The first 60 days…
Today marks 60 days since I took over the development team for VistaDB. I just wanted to write up a brief “how are we doing” blog entry. We have exceeded my expectations in some areas, and failed in others. But that is to be expected. The best plans in the world always look great on paper and fall apart 60 seconds after coming into contact with the real world (I always found the phenomenon to be amazing true in the military).
NUnit tests
We started with 0 NUnit or regression tests. Today we have 298 public NUnit tests, and around 140 private ones. When we started our code coverage for the tests being used was less than 10% code testing. Today we cover 51% on daily builds. The number and breadth of the tests are continuing to increase. We have found a number of issues that were never reported by users just through the NUnit tests.

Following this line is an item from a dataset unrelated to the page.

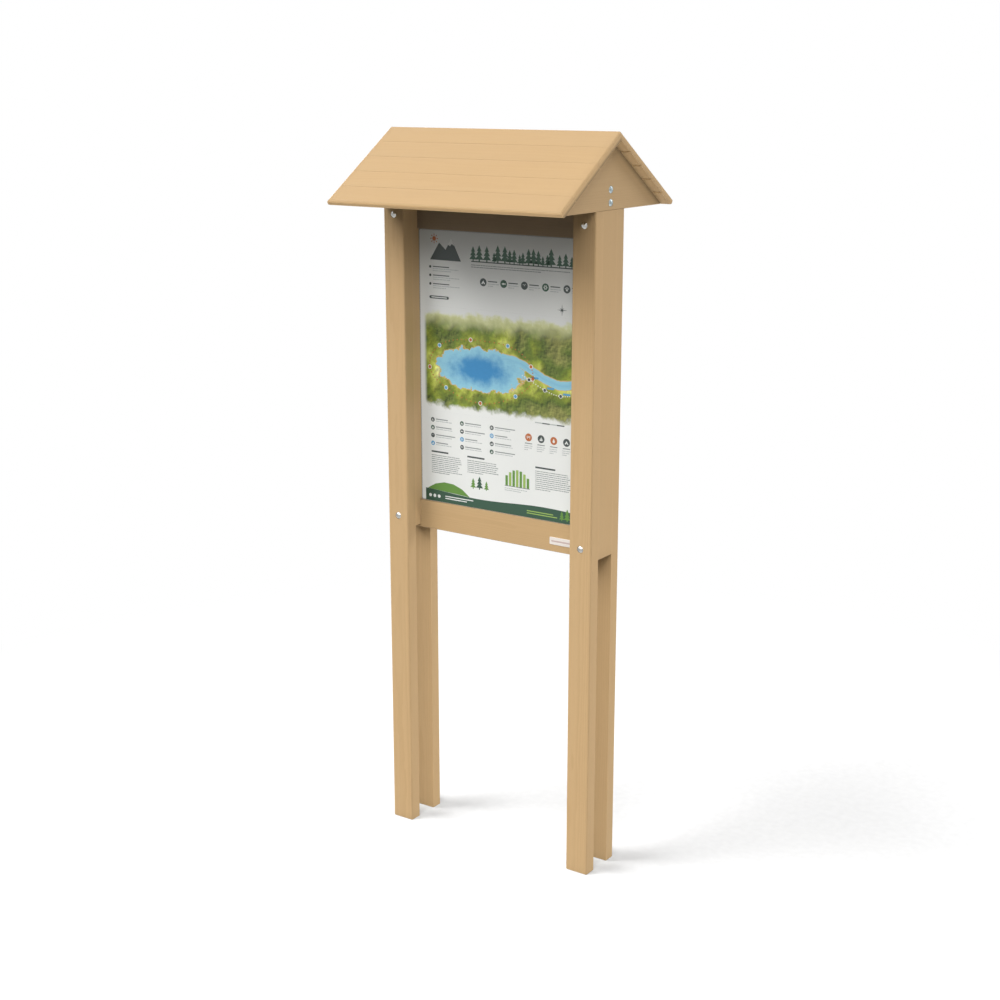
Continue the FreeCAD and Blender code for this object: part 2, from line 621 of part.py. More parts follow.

The NUnit tests have boosted our stability quite a bit. There have been no reported regression issues, and they have prevented two issues that I know would have re-appeared if not for the testing in place. Overall they have had exactly the impact that I expected them to have, stabilize the builds, and formalize the testing. We don’t have as much code coverage as I would like at this point, but we are slowly but surely improving in that area.
8 Releases
That is correct, EIGHT releases in the first 60 days. Here I think we have done a great job of setting goals, and meeting them. CLR Procs, CLR Triggers, and Full Text Search (FTS) all done on time. We had a very aggressive schedule for the first 60 days, but we met all of our goals. We slipped a few days here and there, but the overall schedule was kept. I know the entire team is incredibly proud of what they have accomplished. These 8 releases have solved 38 ticketed items, and dozens that were non-ticketed found through NUnit and other testing. We have also found some specific bottlenecks and solved them, but I would still not consider optimization to have started yet. When I started there was a loose ticketing system in place that was not very effective for tracking update status or knowledge from the customer to the user.
We now have a FogBugz system in place to provide more formalized bug tracking and reporting. All users may submit tickets and then receive all their updates through email. To update a ticket, you only have to respond to the original email. This keeps all our communication between the team and customers in a single location. The development team has expressed how much they like being able to come in to a ticket and look at the history of what steps have been tried. A few things that have not made it in yet are the check for updates application, and integrated F1 help in VS 2005. And while the documentation has come a long ways, it is still not where I want it. There is just so much to the system to document! But, I am committed to getting it all down in the help files. I am just taking a little piece each day. I don’t anticipate that we will ever truly be done with the docs. There will always be a new HOWTO, or examples to be added. I think that is the approach we have to take; documentation is packaged and shipped on a schedule just like the code. It is not an afterthought, it is a part of the project to be managed and maintained just like the code.
Release schedules
Where do we go from here? The roadmap has been updated with our schedule for the next 60 days. I am planning to keep looking about 8 weeks in advance for release scheduling. I feel this is close enough to be realistic and keep us tightly focused on deliverables. We have some updates to FTS for compliance with MS SQL, and some other MS TSQL functions where we are not in line with how they do things. But the majority of the upcoming schedule is for optimizations. We will also be planning the 3.1 release and staking out what the API changes will consist of and how we want to implement them. The 3.1 release will be our first new significant release since the 3.0 rollout. The 3.1 API changes have to be well documented and in place before we ship the system.
Dog Food Update
Things are going well on the Dog Food front. We now have two systems in place that use the VDB3 engine for production usage. The trial user contact and update systems. At Emerald we have not made as much progress as I had hoped. There have been a number of non-VistaDB related issues that have impacted the move to VDB3, but there is progress. I am hopeful that the web crawler and reporting systems will be moved over the VDB3 in the next month. The main Emerald customer management and billing system is a huge chunk of systems that all talk to VDB2 systems right now. Moving all of them is almost a total rewrite due to the API changes from VDB2 to VDB3. I am hoping that the 3.1 API changes will bring us closer to the older API model to make porting easier. I am also thinking about writing a porting guide for recommendations of how to port VDB2 code to VDB3.
How are we doing?
I will open a topic in the boards pointing to this post, and posing the question:
- How are we doing for you?
- Are things stabilizing for your usage of VDB3?
- Do you feel we are moving in the right direction?
- Like / Dislike the subscription model?